IDOT Construction To Shut Down

IDOT Construction To Shut Down

A lot of people complain about crumbling roads in Illinois. Imagine if no construction work was done to fix them. Fox's Esther Kwon reports it might be a possibility.

The Illinois Department of Transportation is facing the very real possibility of shutting down its operations - again. IDOT released a statement Thursday morning that all construction work will stop at the end of this month because of the state's budget impasse.

"So does that mean the roads are going to be left as they are right now?" Sherman resident Patti Baird asked. "That's going to be a real pain."

"There are a lot of potholes that, of course...are damaging - whether it be their tire or their whole vehicle, of course," said Springfield resident Joseph Stockard.

The Illinois Department of Transportation sent us this statement:

Due to the General Assembly’s refusal to pass a balanced budget, the Illinois Department of Transportation loses its ability to pay contractors starting July 1. While we are hopeful the situation is resolved before then, the department is notifying contractors that all construction work is to shut down on June 30. Contractors will be advised to secure work zones to ensure their safety during any potential shutdown.
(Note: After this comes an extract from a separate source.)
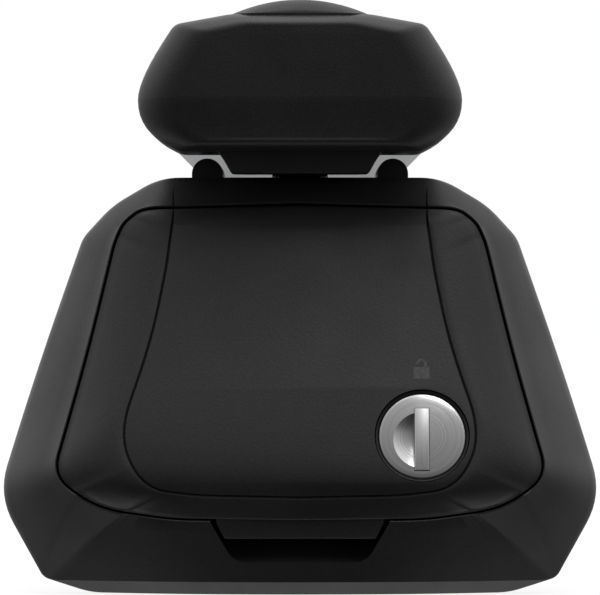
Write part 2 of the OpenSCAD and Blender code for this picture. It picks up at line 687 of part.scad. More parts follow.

As always, the safety of the traveling public will be the top priority as the department works through this process.

Bill Frey, the Executive Director of the Associated General Contractors of Illinois, said, "That's 30,000 workers - carpenters, men and women, laborers, operators - that will not be going to work." An unexpected break from work that usually keeps contractors busy this time of year - the peak construction season.
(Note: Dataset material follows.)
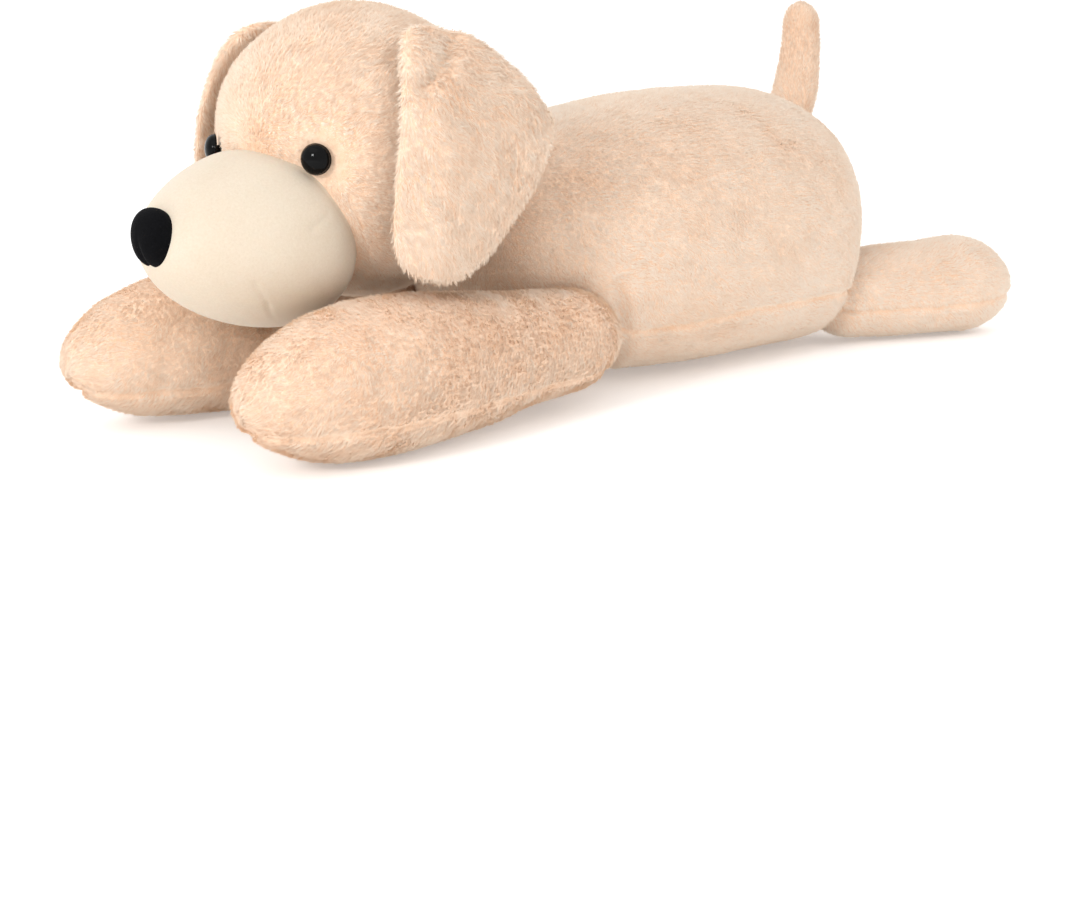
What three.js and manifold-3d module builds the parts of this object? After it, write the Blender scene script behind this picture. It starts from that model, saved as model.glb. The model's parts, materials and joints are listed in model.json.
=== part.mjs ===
// A stuffed plush dog lying on its belly, forelegs forward, hind legs stretched back, tail up.
// Millimetres, +Z up. The nose points along -Y and the dog's own left side is +X.
// Every stuffed part is made the way a soft toy is sewn: cloth panels that meet at seams,
// around a filling of its own, and every limb turns on a ball-shaped root.

import * as THREE from 'three';
import { mergeVertices } from 'three/addons/utils/BufferGeometryUtils.js';
import Module from 'manifold-3d';

const wasm = await Module();
wasm.setup();

// ---------- driving dimensions ----------

// Cloth and clearances
const coverWall = 3; // plush backing with its pile pressed flat
const seamGap = 0.3; // between pieces that are sewn or packed together
const swingGap = 1; // between pieces that move against each other

// Body
const bodyWidth = 302;
const bodyHeight = 250; // before the belly is pressed flat
const bodyCentreHeight = 119;
const bodyWidestY = 162;
const bodyFrontLength = 315; // from the widest section to the chest
const bodyRearLength = 168; // from the widest section to the rump
const bodyFrontFullness = 2.5; // exponent of the outline, 2 is an ellipse
const bodyRearFullness = 2.4;
const rumpFullness = 3; // the same for its height, so that the rump stays high
const bellyFullness = 2.5; // of the lower half of each cross-section
const bodySeamHeight = 57;

// Head
const headRadius = 114;
const headY = -249;
const chinHeight = 99; // the chin lies between the forelegs
const headHeight = chinHeight + headRadius; // of the centre above the floor
const gussetLow = [40, 195]; // half width and height where the forehead panel ends, under muzzle and neck
const gussetHigh = [79, 285]; // half width and height beside the ears

// Muzzle
const muzzleWidth = 156;
const muzzleDepth = 140; // top to bottom
const muzzleLength = 111; // from its widest section to the tip
const muzzleRearLength = 65;
const muzzleRootY = -338; // the widest section
const muzzleHeight = 155; // of its axis above the floor
const muzzleFullness = 1.8;

// Nose
const noseWidth = 40;
const noseTall = 44;
const noseBulge = 9; // how far it stands out of the muzzle
const noseHalfDepth = 14.4; // of the whole oval, most of it inside the muzzle
const noseHeight = 163;
const noseWall = 1.5;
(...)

"You're right in the prime time to get a lot of stuff done," said Frey. "You're running at full steam and all of a sudden you're going to shut it all off, take all the equipment away, send all the men and women home and wait, and just wait and have to see what happens with the budget," he said.
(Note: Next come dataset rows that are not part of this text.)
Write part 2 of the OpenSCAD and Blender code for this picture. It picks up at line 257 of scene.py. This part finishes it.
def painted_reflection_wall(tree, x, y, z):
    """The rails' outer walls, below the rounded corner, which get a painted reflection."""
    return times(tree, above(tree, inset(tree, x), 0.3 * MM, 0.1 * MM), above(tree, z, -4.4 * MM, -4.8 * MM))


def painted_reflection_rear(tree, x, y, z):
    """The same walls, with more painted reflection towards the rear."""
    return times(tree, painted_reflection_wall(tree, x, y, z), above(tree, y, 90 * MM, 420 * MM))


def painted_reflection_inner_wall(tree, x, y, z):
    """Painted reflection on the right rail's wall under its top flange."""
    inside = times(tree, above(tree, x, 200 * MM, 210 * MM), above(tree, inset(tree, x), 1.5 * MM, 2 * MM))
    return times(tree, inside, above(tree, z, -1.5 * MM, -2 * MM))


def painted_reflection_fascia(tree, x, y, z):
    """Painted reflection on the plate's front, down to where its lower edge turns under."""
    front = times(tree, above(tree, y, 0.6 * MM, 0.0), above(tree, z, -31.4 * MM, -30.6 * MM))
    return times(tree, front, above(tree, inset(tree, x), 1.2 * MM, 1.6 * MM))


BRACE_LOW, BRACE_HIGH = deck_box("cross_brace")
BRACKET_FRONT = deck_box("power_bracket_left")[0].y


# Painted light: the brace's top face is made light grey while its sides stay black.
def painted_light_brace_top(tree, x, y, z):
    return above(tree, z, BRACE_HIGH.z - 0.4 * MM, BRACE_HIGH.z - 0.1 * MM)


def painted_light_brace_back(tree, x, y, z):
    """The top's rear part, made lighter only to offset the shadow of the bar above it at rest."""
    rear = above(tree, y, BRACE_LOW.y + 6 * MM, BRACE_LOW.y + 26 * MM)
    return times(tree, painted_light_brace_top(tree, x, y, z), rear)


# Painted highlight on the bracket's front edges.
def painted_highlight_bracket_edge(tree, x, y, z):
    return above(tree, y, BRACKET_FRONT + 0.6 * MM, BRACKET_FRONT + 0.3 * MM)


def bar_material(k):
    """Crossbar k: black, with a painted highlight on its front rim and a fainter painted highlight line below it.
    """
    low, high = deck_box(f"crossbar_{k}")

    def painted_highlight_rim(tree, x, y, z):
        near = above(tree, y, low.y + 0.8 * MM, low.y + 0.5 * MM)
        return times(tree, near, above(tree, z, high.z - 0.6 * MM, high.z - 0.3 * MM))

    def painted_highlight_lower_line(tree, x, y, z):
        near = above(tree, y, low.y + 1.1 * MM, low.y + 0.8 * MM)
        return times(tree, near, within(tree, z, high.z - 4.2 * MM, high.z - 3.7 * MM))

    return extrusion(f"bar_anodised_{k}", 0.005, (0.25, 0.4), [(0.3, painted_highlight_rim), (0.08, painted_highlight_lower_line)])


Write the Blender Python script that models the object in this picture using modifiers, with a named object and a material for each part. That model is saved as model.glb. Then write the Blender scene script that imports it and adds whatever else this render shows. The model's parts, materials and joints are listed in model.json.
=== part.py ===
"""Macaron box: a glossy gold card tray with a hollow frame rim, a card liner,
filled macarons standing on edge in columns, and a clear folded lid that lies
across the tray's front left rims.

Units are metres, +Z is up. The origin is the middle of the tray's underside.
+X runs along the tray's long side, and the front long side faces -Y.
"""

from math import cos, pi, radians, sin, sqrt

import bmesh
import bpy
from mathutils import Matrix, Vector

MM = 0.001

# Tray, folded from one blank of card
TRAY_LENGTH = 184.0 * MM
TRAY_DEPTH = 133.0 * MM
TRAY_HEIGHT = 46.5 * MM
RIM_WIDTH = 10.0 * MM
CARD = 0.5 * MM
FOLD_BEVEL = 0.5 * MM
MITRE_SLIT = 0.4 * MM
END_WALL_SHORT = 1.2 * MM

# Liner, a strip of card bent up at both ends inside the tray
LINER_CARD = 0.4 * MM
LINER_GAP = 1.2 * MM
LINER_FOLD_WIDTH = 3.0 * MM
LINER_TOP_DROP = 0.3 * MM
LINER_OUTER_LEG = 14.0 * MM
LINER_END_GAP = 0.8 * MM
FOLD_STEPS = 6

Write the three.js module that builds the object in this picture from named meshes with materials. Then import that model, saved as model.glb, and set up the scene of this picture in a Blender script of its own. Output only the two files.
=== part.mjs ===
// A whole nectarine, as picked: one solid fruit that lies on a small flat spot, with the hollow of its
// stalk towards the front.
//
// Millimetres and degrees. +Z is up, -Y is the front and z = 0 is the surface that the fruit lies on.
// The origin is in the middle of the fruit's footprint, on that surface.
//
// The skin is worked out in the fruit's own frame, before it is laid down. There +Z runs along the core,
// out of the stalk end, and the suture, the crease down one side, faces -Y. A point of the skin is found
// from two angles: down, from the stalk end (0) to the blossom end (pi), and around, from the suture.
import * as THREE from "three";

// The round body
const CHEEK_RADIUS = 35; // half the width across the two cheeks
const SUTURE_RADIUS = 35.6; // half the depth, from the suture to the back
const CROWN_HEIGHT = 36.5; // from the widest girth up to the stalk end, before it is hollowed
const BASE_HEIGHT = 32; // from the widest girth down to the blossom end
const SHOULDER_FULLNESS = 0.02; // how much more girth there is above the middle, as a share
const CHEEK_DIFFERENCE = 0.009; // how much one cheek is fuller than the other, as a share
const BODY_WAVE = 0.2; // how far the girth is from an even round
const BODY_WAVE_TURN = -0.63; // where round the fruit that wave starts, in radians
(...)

Motorists say the potential shutdown is upsetting, and some say they want lawmakers to stay in session until a full budget is passed - even if they aren't being paid. "I think it's crazy that we pay them and they keep going stopgap, stopgap budgets, like, get it done! Get it done on time," said Baird.

Illinoisans concerned that already hazardous driving conditions will only get worse. "I think the current condition is pretty pitiful," Baird stated. "We've got a lot of potholes and a lot of bad roads."

Stockard said, "It's very upsetting because I feel like, as a consumer, just like everybody else, we should be able to feel safe out on the roads."

This is not the first time IDOT has faced a potential construction shutdown. Last year, lawmakers came together during the 11th hour to pass a stopgap budget that did fund IDOT, and that's what they're hoping will happen again this time around.